Why did God make murder wrong? Why not make it right? Is there any reason for God's choice or is morality completely arbitrary? If God had a reason, then we should be able to come to the same reason. If God had no reason, then why follow pointless rules? Either God is a redundant middle man or we are still left with no reason moral truths are true. If we feel the need to explain our possible objective morality, then why are we more comfortable with a lack of a supernatural explanation then we are with a lack of a natural explanation? At least we know the natural exists! The whole argument is passing the buck.
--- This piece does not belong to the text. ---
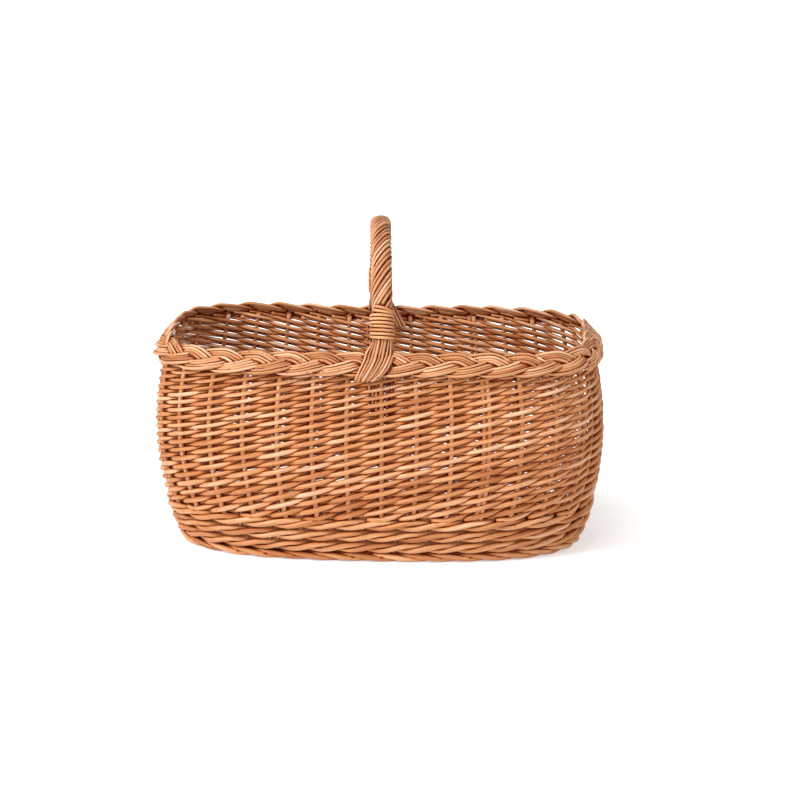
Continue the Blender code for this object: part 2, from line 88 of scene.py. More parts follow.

The Bible as a source of morality.

Item 4 of the argument leads to where believers go to find God's established morality. The Bible is a popular repository of perceived goodness. Shall we start with the Old Testament that commanded people to keep slaves, slay their enemies, execute blasphemers and homosexuals? might be best to pick and chose which Biblical morals to follow and interpret them to be relevant to our society. The question here is, if you need the Bible to give you your morals, how do you know which morals in the Bible are the most moral? It's, of course, because we already had morality before we checked the "good book." It makes sense, if the majority of people didn't think murder was a bad thing prior to Moses, I doubt humanity would have survived long enough to get those tablets. If you believe that sort of thing.


  1. I just typed in a long comment and it disappeared...I hate when that happens. So here is my second attempt...

    I think the best example that points to the subjective nature of morality is the fact that what is considered "good" and "bad" has changed dramatically as humanity has progressed. There are numerous things that are moral today that were considered immoral in previous generations and vice versa.

    Objective morality cannot exist or we would all still be following the absurd morality of the OT.

  2. Morality varies across cultures.

    I think it's important to distinguish between morality and taboo. When we say "morality varies across cultures", we don't mean there are societies where murder and theft within the society are considered morally acceptable. Most of the variations that look really arbitrary have to do with sex (homosexuality OK or not-OK, pre-marital sex OK or not-OK, etc.), and most rules of sexual behavior are just religious taboos, which is why they vary randomly from one culture to another and even from one era to another within the same culture, unlike actual morality.

    Those rules are more analogous to the similar arbitrary rules that Islam and Judaism have about food (beef OK, pork not-OK, etc.), or even to the arbitrary rules of games like baseball or football. But no one thinks those rule-lists are absolute moral standards. Once we realize that sexual taboos are in the same category and stop confusing them with morality, the latter doesn't look so cross-culturally variable.

    Much of the apparent variation that remains springs from the fact that primitive societies apply morality only within the in-group -- that is, their belief that murder is immoral doesn't extend to not killing foreigners or slaves because those, like non-human animals, are not members of the group to whom morality applies -- so killing them isn't murder. The shift in thinking to where morality applies to all humans is one of the hallmarks of modernity -- and of course now we're starting to extend this to some of the more mentally-sophisticated non-human animals as well.

  3. [continued] The above accounts for why, for example, the Old Testament is full of mass killing despite the commandment "Thou shalt not murder". Slaughtering Canaanites wasn't murder to them.

    As for where real morality comes from, it's increasingly apparent that it's a product of evolution along with most other human behavioral traits. In any large primate social group, such as those chimpanzees have, there are behaviors which would be detrimental to group survival, such that natural selection would favor psychological inhibitions against those behaviors. Morality probably arose from the interface of those inhibitions with our increasing intelligence.

    1. Totally agree, but where I live most everyone considers sexual behavior as part of morality. I include it because the majority seems to define terms. Hell, even PZ Myers included "Stigma" factoring into his personal morality.

      I've addressed the evolution side of morality before. Very true.